§ WRITTEN PROBLEM
Repeat the material in full. Keep every line exactly as it is.

--- START ---

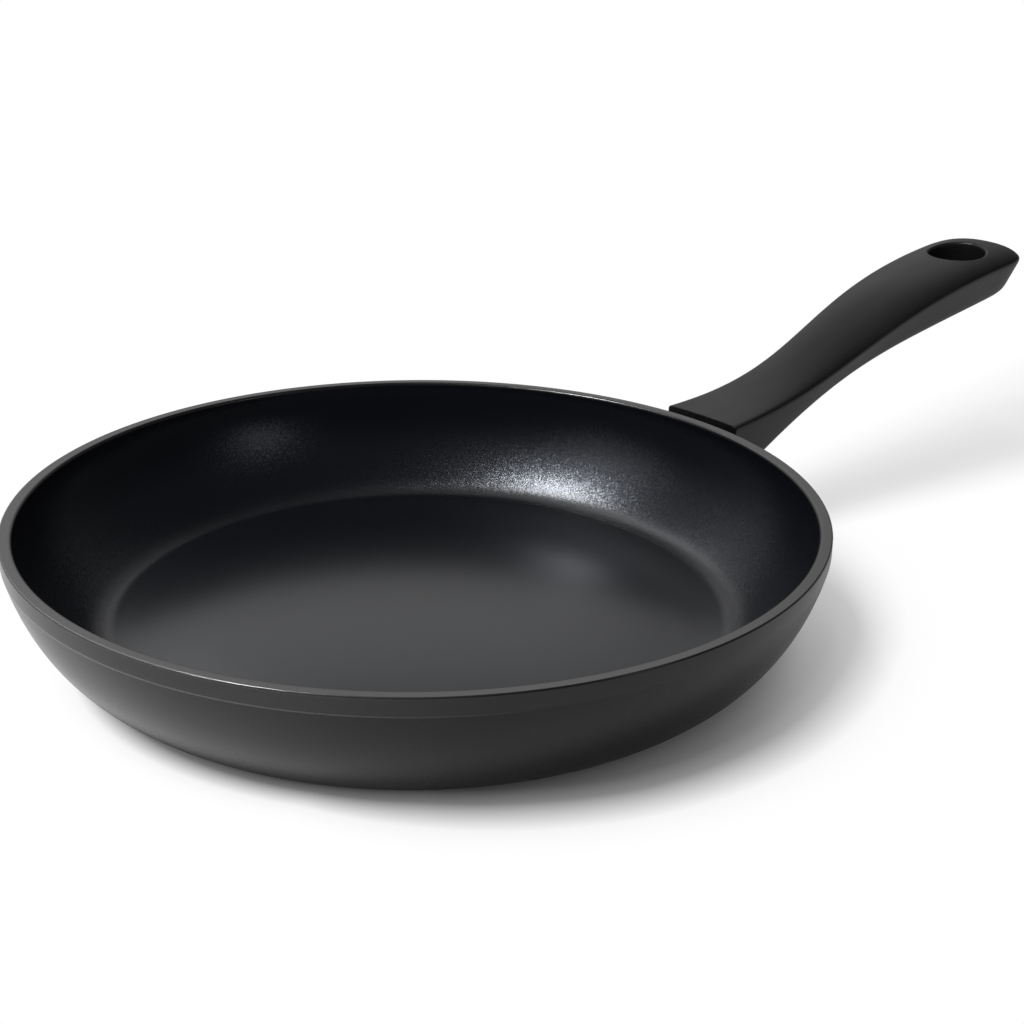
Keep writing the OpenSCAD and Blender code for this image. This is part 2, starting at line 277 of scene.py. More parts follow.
def pick(piece, wanted):
    """Selects the vertices of a piece in edit mode that a test picks out."""
    bpy.ops.mesh.select_mode(type="VERT")
    bpy.ops.mesh.select_all(action="DESELECT")
    mesh = bmesh.from_edit_mesh(piece.data)
    for v in mesh.verts:
        v.select_set(bool(wanted(v.co)))
    mesh.select_flush_mode()
    bmesh.update_edit_mesh(piece.data)


def place_chain(piece, chain, targets):
    """Moves the selected vertices of a chain, one by one, from where they are to their targets."""
    mesh = bmesh.from_edit_mesh(piece.data)
    mesh.verts.index_update()
    chosen = [v for v in mesh.verts if v.select]
    found = [min(chosen, key=lambda v: (v.co - here).length_squared).index for here in chain]
    for index, here, there in zip(found, chain, targets):
        if (there - here).length < 1e-8:
            continue
        mesh = bmesh.from_edit_mesh(piece.data)
        mesh.verts.ensure_lookup_table()
        for v in mesh.verts:
            v.select_set(v.index == index)
        bmesh.update_edit_mesh(piece.data)
        bpy.ops.transform.translate(value=there - here)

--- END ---

§ EXERCISE SOLUTION
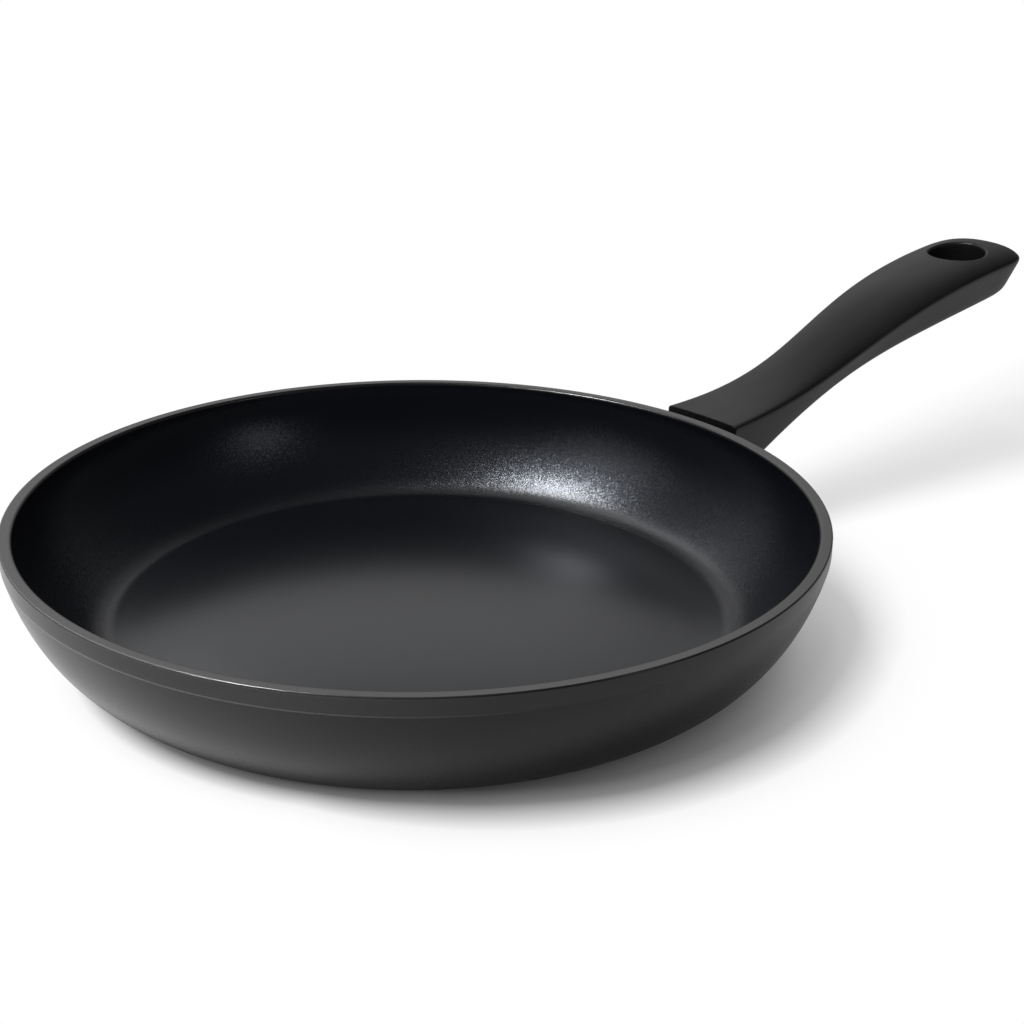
Keep writing the OpenSCAD and Blender code for this image. This is part 2, starting at line 277 of scene.py. More parts follow.
def pick(piece, wanted):
    """Selects the vertices of a piece in edit mode that a test picks out."""
    bpy.ops.mesh.select_mode(type="VERT")
    bpy.ops.mesh.select_all(action="DESELECT")
    mesh = bmesh.from_edit_mesh(piece.data)
    for v in mesh.verts:
        v.select_set(bool(wanted(v.co)))
    mesh.select_flush_mode()
    bmesh.update_edit_mesh(piece.data)


def place_chain(piece, chain, targets):
    """Moves the selected vertices of a chain, one by one, from where they are to their targets."""
    mesh = bmesh.from_edit_mesh(piece.data)
    mesh.verts.index_update()
    chosen = [v for v in mesh.verts if v.select]
    found = [min(chosen, key=lambda v: (v.co - here).length_squared).index for here in chain]
    for index, here, there in zip(found, chain, targets):
        if (there - here).length < 1e-8:
            continue
        mesh = bmesh.from_edit_mesh(piece.data)
        mesh.verts.ensure_lookup_table()
        for v in mesh.verts:
            v.select_set(v.index == index)
        bmesh.update_edit_mesh(piece.data)
        bpy.ops.transform.translate(value=there - here)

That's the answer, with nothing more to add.